WARRENTON — Since 1988, Rainforest Trust has been protecting imperiled tropical habitats and saving endangered species by establishing protected areas in partnership with local organizations and communities around the globe. With its partners, Rainforest Trust has safeguarded more than 34 million acres of vital habitat.
This April 22 marks the 51st anniversary of Earth Day. The celebration of this day occurs in uncertain times, as the world continues to fight the emergence and spread of COVID-19, a zoonotic disease that is the direct result of our destruction of nature. As the urgency to improve the environmental health of the planet escalates, Rainforest Trust has committed to 30 by 30, a global initiative to conserve and protect 30 percent of the planet by 2030.
“Last year, nearly one acre of forest was lost every second, that equates to an area the size of Pennsylvania that is simply gone, up in smoke. The biodiversity is lost and the carbon once stored is now contributing to climate change,” said James Lewis, Rainforest Trust vice president of conservation. “Creating and maintaining protected areas is the simplest most cost-effective solution to reduce climate change, Rainforest Trust has been doing just that for nearly 34 years.”
Because the need is so dire, Rainforest Trust has created a special fund this Earth Day. The Rainforest Climate Action Fund has been launched to fund critical projects fighting forest loss. This Earth Day, contributions will be matched 1:1 up to $100,000.
While not everyone can actively conserve land in the tropics, there are simple things that everyone can do to make a difference for our planet, the climate and to conserve nature.

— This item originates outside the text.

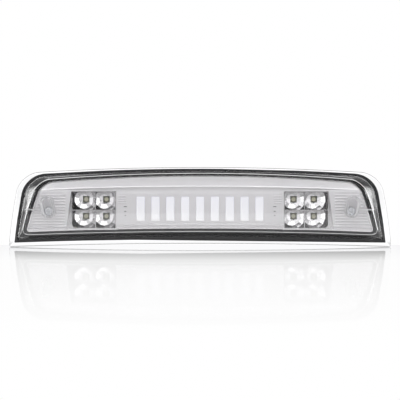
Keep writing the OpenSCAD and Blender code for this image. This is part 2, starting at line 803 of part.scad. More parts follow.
rear_housing();
outer_lens();
lens_adhesive();
cab_gasket();
reflector_bezel();
bezel_screws();
brake_diffuser();
brake_cell_divider();
brake_led_board();
brake_leds();
brake_resistors();
brake_board_screws();
brake_board_header();
supply_leads();
left_cargo_reflector();
right_cargo_reflector();
left_cargo_board();
right_cargo_board();
left_cargo_leds();
right_cargo_leds();
cargo_resistors();
cargo_board_screws();
left_cargo_leads();
right_cargo_leads();
lead_plugs();
left_screw_sleeve();
right_screw_sleeve();
left_mounting_screw();
right_mounting_screw();
left_screw_washer();
right_screw_washer();
left_screw_seal();
right_screw_seal();
power_inlet();
inlet_pins();
inlet_seal();
inlet_screws();
vent_caps();
vent_membranes();
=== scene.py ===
# %% [markdown]
# # A third brake light with cargo lamps
#
# This lesson dresses a working model of a high-mounted brake light. The frame that is loaded here
# already holds every part at its true size and place. The cells below add what makes it look real:
# the clear lens with its thick polished walls, the silver reflector with its steps and ribs, the
# faceted cups of the cargo lamps, the opal bars, the screws with their threads, and a finish for
# every surface.

from math import atan2, cos, pi, radians, sin, tan

import bpy
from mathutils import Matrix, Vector


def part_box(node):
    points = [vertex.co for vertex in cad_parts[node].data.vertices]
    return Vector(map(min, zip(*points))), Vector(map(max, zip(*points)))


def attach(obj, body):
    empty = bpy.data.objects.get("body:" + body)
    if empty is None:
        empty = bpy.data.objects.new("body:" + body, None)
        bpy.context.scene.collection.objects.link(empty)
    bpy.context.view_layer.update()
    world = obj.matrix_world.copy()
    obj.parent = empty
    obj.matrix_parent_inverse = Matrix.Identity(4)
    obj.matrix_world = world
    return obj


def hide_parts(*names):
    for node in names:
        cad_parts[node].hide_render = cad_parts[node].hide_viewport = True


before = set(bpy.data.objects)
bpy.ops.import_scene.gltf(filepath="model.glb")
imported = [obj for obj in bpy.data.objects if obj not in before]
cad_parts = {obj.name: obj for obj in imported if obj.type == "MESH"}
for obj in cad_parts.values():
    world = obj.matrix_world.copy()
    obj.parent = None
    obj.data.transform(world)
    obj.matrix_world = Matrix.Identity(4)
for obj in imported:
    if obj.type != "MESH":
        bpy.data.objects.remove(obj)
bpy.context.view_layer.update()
MM = 0.001
LAMP = "lamp"
SIDES = {"left": -1, "right": 1}

# %% [markdown]
# ## Places taken from the frame
#
# A lamp is drawn around a few levels: the floor that it stands on, the face of the clear dome, the
# flange, the black deck under it and the silver plate. All of them are read from the boxes of the
# working parts, so a change of the model moves the finished pieces too.

# %% Levels and widths
lens_low, lens_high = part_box("outer_lens")
housing_low, housing_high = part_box("rear_housing")
bezel_low, bezel_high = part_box("reflector_bezel")
screw_low, screw_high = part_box("right_mounting_screw")
sleeve_low, sleeve_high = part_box("right_screw_sleeve")
floor_z = lens_low[2]
front_y = lens_low[1]
deck_y = housing_low[1]
flange_y = deck_y - 3 * MM
pan_y = sleeve_low[1] + 0.1 * MM
plate_y = pan_y - 1.8 * MM
lens_leg_y = lens_high[1]
screw_x = (screw_low[0] + screw_high[0]) / 2
print(f"dome face at {front_y / MM:.1f} mm, deck at {deck_y / MM:.1f} mm, screws at {screw_x / MM:.1f} mm")


# %% [markdown]
# ## Working by hand, in code
#
# Modelling by hand is a run of small moves: select some faces, edges or points, then extrude, inset,
# bevel or move them. Code does the same, but it can't click, so it selects by place. These helpers
# keep that short. Everything is deselected first, because an operator acts on all that is selected.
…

Rainforest Trust suggests:
Cut down on food waste
According to the U.S. Department of Agriculture, 30-40% of the food supply is wasted every year. Consumers should be aware of their purchases and reduce the amount of food that’s wasted. Instead, find ways to cut down on purchasing and waste.
If you must throw food away, create a compost bin or pile for personal food scraps and other compostable materials. Talk to your landlord about providing a green bin for your apartment building. Start a community composting program. Composting is a process that decomposes organic matter like leaves, vegetable scraps or tea bags into soil conditioner that helps plants grow. It naturally enriches soil and prevents plant pests and disease.
Support Eco-Friendly Companies
With consumers connected to their devices, there is so much information available at our fingertips. Take the time to read reputable sources and be cognizant of how the world is changing around us. Knowledge is power; one of the greatest ways to have an impact is to be aware.
Donate to the right organizations (if you can)
There are many organizations that are working tirelessly right now to protect our planet. Do your homework and select one that is making a difference. No matter how small the amount, every dollar you give makes a difference and can help to save our planet.